TASK TO COMPLETE — Show all lines from the listing below that contain "scene".

---------------

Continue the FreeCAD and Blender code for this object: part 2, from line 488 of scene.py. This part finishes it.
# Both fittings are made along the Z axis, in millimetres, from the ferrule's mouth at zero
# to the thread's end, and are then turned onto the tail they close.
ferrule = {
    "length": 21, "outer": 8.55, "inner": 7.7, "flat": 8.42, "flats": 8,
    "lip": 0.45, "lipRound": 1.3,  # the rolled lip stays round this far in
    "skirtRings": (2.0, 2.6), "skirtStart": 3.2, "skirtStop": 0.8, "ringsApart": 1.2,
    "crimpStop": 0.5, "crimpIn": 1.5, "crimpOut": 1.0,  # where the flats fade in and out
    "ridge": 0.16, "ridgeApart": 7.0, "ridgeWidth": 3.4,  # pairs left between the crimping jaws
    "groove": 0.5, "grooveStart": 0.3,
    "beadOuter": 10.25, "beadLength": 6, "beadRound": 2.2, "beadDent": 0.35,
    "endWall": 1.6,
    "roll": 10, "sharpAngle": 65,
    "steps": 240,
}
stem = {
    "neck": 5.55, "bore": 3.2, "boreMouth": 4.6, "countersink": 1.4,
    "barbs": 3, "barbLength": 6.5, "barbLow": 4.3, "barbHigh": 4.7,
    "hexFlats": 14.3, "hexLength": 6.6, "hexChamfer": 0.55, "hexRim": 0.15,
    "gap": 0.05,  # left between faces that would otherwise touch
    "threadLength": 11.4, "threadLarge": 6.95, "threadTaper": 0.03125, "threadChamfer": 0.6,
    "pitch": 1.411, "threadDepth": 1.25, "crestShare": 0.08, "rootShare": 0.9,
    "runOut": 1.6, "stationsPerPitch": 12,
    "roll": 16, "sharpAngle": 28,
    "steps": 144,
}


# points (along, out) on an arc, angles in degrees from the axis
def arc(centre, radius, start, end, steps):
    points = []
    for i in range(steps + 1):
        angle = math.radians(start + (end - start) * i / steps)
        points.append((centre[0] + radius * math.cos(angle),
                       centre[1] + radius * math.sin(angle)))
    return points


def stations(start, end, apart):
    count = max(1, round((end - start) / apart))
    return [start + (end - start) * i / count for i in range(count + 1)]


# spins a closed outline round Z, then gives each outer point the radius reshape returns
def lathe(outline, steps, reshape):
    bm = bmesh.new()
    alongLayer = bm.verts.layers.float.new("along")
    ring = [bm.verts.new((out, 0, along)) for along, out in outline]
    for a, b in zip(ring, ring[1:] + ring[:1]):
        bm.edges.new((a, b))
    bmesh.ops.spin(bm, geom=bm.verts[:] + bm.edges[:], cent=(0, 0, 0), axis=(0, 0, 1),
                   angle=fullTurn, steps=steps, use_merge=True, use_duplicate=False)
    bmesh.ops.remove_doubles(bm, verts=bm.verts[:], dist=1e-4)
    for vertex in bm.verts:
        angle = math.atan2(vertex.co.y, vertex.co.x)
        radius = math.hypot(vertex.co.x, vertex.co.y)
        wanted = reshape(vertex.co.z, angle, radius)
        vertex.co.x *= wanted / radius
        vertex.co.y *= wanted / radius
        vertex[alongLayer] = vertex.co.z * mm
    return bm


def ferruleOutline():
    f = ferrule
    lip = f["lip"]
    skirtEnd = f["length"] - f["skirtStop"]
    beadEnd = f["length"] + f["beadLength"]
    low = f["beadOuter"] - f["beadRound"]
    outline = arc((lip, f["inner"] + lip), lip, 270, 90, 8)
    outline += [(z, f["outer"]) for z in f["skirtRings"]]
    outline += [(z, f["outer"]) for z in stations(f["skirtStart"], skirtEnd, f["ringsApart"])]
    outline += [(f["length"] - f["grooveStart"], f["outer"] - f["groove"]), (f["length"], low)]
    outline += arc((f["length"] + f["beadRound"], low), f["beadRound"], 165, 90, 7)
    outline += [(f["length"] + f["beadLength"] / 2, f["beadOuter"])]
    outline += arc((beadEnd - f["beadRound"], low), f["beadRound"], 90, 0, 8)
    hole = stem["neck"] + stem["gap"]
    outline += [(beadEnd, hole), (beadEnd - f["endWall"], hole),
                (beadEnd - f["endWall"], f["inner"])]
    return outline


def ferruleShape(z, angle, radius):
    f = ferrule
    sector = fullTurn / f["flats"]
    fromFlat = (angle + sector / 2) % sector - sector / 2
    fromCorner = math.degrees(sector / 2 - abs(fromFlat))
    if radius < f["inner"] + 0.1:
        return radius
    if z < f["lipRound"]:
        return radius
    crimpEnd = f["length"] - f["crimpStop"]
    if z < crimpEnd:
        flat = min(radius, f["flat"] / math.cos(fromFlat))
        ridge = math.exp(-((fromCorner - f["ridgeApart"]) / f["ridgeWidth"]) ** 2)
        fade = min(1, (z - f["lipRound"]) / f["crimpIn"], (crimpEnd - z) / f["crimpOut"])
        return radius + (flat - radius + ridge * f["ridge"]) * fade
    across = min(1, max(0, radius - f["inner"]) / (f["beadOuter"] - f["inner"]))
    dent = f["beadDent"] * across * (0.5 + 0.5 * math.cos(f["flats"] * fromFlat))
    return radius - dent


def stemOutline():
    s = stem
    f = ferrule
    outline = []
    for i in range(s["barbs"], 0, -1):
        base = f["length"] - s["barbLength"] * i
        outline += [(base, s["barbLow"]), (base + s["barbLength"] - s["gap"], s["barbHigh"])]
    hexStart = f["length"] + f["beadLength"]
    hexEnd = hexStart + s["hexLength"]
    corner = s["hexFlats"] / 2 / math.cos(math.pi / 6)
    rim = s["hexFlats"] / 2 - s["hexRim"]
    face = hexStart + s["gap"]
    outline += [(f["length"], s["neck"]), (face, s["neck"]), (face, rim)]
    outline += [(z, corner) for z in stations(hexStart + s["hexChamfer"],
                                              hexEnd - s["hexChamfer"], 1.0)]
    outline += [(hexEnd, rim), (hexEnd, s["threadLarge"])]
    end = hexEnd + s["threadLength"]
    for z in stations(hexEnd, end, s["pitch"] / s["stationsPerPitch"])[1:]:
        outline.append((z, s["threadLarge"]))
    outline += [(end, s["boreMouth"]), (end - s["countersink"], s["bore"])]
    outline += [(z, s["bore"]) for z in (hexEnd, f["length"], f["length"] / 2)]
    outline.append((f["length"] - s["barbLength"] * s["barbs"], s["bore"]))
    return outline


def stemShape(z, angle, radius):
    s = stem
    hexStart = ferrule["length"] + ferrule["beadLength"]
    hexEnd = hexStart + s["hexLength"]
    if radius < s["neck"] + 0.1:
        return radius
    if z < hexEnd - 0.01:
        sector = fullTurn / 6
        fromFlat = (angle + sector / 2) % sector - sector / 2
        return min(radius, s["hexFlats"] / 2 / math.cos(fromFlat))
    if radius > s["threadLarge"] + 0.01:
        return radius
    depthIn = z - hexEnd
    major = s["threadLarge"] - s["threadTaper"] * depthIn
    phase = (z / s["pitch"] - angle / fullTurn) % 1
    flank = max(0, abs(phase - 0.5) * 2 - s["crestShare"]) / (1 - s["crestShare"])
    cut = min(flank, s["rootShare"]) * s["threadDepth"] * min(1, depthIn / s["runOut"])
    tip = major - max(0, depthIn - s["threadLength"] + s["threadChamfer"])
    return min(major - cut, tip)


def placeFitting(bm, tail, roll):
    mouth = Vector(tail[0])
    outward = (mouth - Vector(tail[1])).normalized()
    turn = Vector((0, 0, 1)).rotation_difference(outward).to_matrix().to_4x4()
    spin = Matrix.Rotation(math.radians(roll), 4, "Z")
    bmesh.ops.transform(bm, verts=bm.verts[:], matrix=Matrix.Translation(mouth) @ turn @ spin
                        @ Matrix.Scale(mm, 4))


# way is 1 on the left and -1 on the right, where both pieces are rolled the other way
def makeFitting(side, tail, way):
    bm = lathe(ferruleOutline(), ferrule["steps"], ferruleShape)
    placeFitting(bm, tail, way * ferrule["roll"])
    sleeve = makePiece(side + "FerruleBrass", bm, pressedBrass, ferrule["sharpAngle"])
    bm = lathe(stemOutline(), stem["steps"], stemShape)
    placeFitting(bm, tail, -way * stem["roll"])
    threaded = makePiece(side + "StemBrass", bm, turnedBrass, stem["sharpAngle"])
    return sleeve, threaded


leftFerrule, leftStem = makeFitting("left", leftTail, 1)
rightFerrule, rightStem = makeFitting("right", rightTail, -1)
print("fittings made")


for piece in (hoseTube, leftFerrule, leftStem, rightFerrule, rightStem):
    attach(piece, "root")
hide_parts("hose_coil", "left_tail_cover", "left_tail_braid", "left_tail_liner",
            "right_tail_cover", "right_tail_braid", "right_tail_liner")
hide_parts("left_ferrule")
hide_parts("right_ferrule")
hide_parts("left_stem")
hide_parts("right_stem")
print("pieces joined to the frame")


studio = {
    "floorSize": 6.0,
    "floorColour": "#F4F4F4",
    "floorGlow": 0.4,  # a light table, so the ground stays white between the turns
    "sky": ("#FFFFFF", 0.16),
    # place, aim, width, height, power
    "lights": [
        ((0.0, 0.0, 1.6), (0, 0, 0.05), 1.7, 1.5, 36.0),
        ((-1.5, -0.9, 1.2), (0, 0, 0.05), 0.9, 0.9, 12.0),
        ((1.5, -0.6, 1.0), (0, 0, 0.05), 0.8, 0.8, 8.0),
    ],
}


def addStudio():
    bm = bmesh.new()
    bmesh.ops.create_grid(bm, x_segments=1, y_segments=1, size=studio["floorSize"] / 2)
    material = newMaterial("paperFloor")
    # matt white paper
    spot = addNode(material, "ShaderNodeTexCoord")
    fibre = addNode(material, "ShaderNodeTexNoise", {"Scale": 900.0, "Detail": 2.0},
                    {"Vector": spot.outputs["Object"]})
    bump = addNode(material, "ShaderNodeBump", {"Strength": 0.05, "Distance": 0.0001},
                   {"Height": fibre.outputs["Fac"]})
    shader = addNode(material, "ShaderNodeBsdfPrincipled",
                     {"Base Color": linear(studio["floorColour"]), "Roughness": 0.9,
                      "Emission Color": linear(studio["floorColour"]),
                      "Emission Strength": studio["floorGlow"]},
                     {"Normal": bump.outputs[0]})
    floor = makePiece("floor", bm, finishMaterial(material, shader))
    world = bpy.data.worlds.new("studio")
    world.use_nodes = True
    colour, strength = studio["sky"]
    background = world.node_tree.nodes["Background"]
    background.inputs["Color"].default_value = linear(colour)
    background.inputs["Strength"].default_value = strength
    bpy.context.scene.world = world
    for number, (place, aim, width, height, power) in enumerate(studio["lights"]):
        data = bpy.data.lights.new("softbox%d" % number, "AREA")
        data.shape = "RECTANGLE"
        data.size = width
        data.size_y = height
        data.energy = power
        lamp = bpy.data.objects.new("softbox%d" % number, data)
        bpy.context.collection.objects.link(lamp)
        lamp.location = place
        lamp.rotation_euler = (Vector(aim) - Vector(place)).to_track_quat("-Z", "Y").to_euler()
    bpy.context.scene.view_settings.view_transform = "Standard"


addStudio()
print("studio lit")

---------------

WRITTEN RESPONSE —
Continue the FreeCAD and Blender code for this object: part 2, from line 488 of scene.py. This part finishes it.
    bpy.context.scene.world = world
    bpy.context.scene.view_settings.view_transform = "Standard"